Some people think being their mother’s daughter is the worst compliment they could receive and I would have to disagree politely. I love hearing that I look like my mom because she’s beautiful and I love hearing that we act the same because I love her personality. There is something so special about this bond that we share with each other and I feel sad for those who despise the very person I love the most. The very person I look up more then anyone else in the world.

 I decided for my project that I wanted to photograph other mothers and daughters with strong tight-knit relationships. The idea is to showcase their similarities and differences while having them in the same location, the same outfit and the same pose. This series was shot in colour to emphasis the subjects. Although the surroundings are the same in each set the people who were photographed are of importance and I feel that it wouldn’t be conveyed the same way through black and white. This allows everyone else to see what I see exactly how I see it.

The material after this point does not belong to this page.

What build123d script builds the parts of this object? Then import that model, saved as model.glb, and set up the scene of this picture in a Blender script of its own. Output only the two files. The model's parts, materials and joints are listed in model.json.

I was inspired by graphic-designer Carra Skyes, who did something similar with digital photography.  Her uncle used to tease her mother asking if she was wearing her clothing. Their quirky photographs are something that reminded me of the Gilmore Girls and I realized that I wanted to capture different mothers and daughters in a similar element. This would be completed using a 4×5 large format camera.

These portraits can speak more then words and show a lifelong bond between mothers and daughters. Although there’s an age difference between the generations, similarities can always be found and I chose to focus on that.